(GrubStreet) — A Maryland company called Stiff Bull has invented an “all-natural herbs coffee” that it claims can improve men’s libido and sexual performance. The coffee is, ahem, “enhanced” with herbs from the jungles of Malaysia like guarana, maca root, and tongkat ali. If you’re not sure it’s right for you, Stiff Bull’s team says it’s great for adults who want “to maintain an active relationship” and promises the “awesome effect” will last two or even three days. Sounds time-consuming! Also, it’s probably not something you should drink.
The FDA recently added the concoction, which is produced in Malaysia, to its list of Tainted Sexual Enhancement Products. Laboratory testing done by the agency confirmed the coffee contained an unlisted ingredient in desmethyl carbodenafil, which is similar to the active ingredient, sildenafil, used in Viagra. Problematically for consumers, desmethyl carbodenafil may interact with nitrates, which are found in certain prescription drugs and taken by men with diabetes, heart disease, and other conditions. It can also lower blood-pressure levels to, the agency writes, “dangerous levels.” Stiff Bull’s Keith Hanson tells Indy 100 that desmethyl carbodenafil was never part of Stiff Bull’s brew, and it was added by a cheap manufacturer looking to cut down on costs.

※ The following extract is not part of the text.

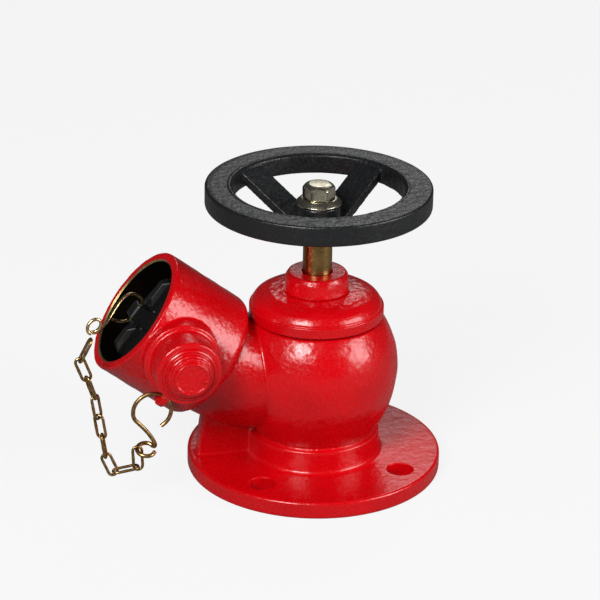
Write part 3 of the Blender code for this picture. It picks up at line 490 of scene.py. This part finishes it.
def make_body():
    foot = outline((0.0, 0.0), (FLANGE_R, 0.0, 1.5), (FLANGE_R, FLANGE_T, 1.8), (PEDESTAL_R, FLANGE_T, 3.0),
                   (PEDESTAL_R, PEDESTAL_TOP, 1.0), (PEDESTAL_R - 3.6, PEDESTAL_TOP + 0.1))
    side = swell(BULB_R, BULB_WAIST, PEDESTAL_TOP + 0.6, PEDESTAL_R - 4.0, BODY_TOP, BONNET_R - 1.2)
    body = turned("valve_casting", foot + side + [(0.0, BODY_TOP)], 160)
    combine(body, elbow("branch", BRANCH_R, 0.0, BRANCH_END))
    spigot_top = BRANCH_END + 12.3
    combine(body, turned("spigot", [(0.0, 80.0), (36.0, 80.0), (36.0, spigot_top), (0.0, spigot_top)],
                         96, OUTLET_FRAME))
    web = [[(-87.0, y, 10.0), (-30.0, y, 10.0), (-30.0, y, 56.0), (-82.0, y, 56.0)] for y in (11.0, 1.0)]
    combine(body, loft("web", web))
    cast(body, 0.9, 3, red_enamel)
    roughen(body, 2.2, 0.09, lambda p: float(p.z > FLANGE_T - 1.0 and hypot(p.x, p.y) < FLANGE_R - 3.0))
    roughen(body, 14.0, 0.3, lambda p: float(PEDESTAL_TOP + 4.0 < p.z < BODY_TOP - 4.0))

    room = swell(BULB_R - WALL, BULB_WAIST, 41.0, 41.0, 101.0, 43.0)
    chamber = [(0.0, -1.0), (32.5, -1.0), (32.5, 36.0), (35.3, 36.0), (35.3, 41.0)] + room
    chamber += [(40.3, 101.5), (40.3, BODY_TOP + 1.0), (0.0, BODY_TOP + 1.0)]
    cuts = [(turned("chamber", chamber, 96), red_enamel),
            (elbow("outlet_bore", BRANCH_BORE_R, 30.0, CUP_FLOOR), red_enamel)]
    for i in range(BOLT_COUNT):
        angle = pi / BOLT_COUNT + 2.0 * pi * i / BOLT_COUNT
        place = Matrix.Translation((BOLT_CIRCLE_R * cos(angle), BOLT_CIRCLE_R * sin(angle), 0.0))
        hole = outline((0.0, -2.0), (BOLT_HOLE_R, -2.0), (BOLT_HOLE_R, FLANGE_T - 0.7),
                       (BOLT_HOLE_R + 1.4, FLANGE_T + 0.7), (0.0, FLANGE_T + 0.7))
        cuts.append((turned("bolt_hole", hole, 64, place), red_enamel))
    return machine(body, cuts)


valve_body = dress(make_body(), "valve", "red_enamel", "valve_body")
print("body:", len(valve_body.data.polygons), "faces")

# %% [markdown]
# ## Bonnet
# The screwed cover of the valve. Its collar and the step above it were turned, so their edges stay crisp
# and bright, while the dome inside them is left as cast, rougher towards the gland. It is spun from one
# outline, finely enough for the skin of the dome to be roughened by itself.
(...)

Ummmm… worth it? I’m not a coffee guy. Never been a coffee guy, makes me too jittery. But if you’re giving me the ability to fuck good then I’m all in. I don’t even know what the fuck this shit could possibly do but I’ll believe herbs from Malaysian jungles do absolutely anything you tell me they do. 100 out of 100 times I’ll just nod and say, “Yup, of course, everyone knows that’s what that herb does.” Make my dick hard as a kapok tree and give me the stamina of a panther? Absolutely. Of course. I graduated elementary school, bro, I know the herb turns my fuckstick into a weapon. Thanks.
And no, I don’t give a shit about the risk of death. Anything you do, you’ve gotta be willing to die for it. This dick coffee can kill me? Well, so can crossing the street. All I care about is the fact that it works. If I lay it down then die then so be it, put “Please a woman” on my tombstone. I’ve tried plenty of “get better at sex” things that didn’t work. I watched YouTube videos, used toys, used numbing condoms, ate bananas before getting drunk (potassium is supposed to make sure you don’t get whiskey dick, little tip), I’ve done all that. Still can’t make a girl cum. If this is what does it and then takes my body to heaven I’ll be perfectly okay with that. Die a happy man with a happy then terrified woman next to me.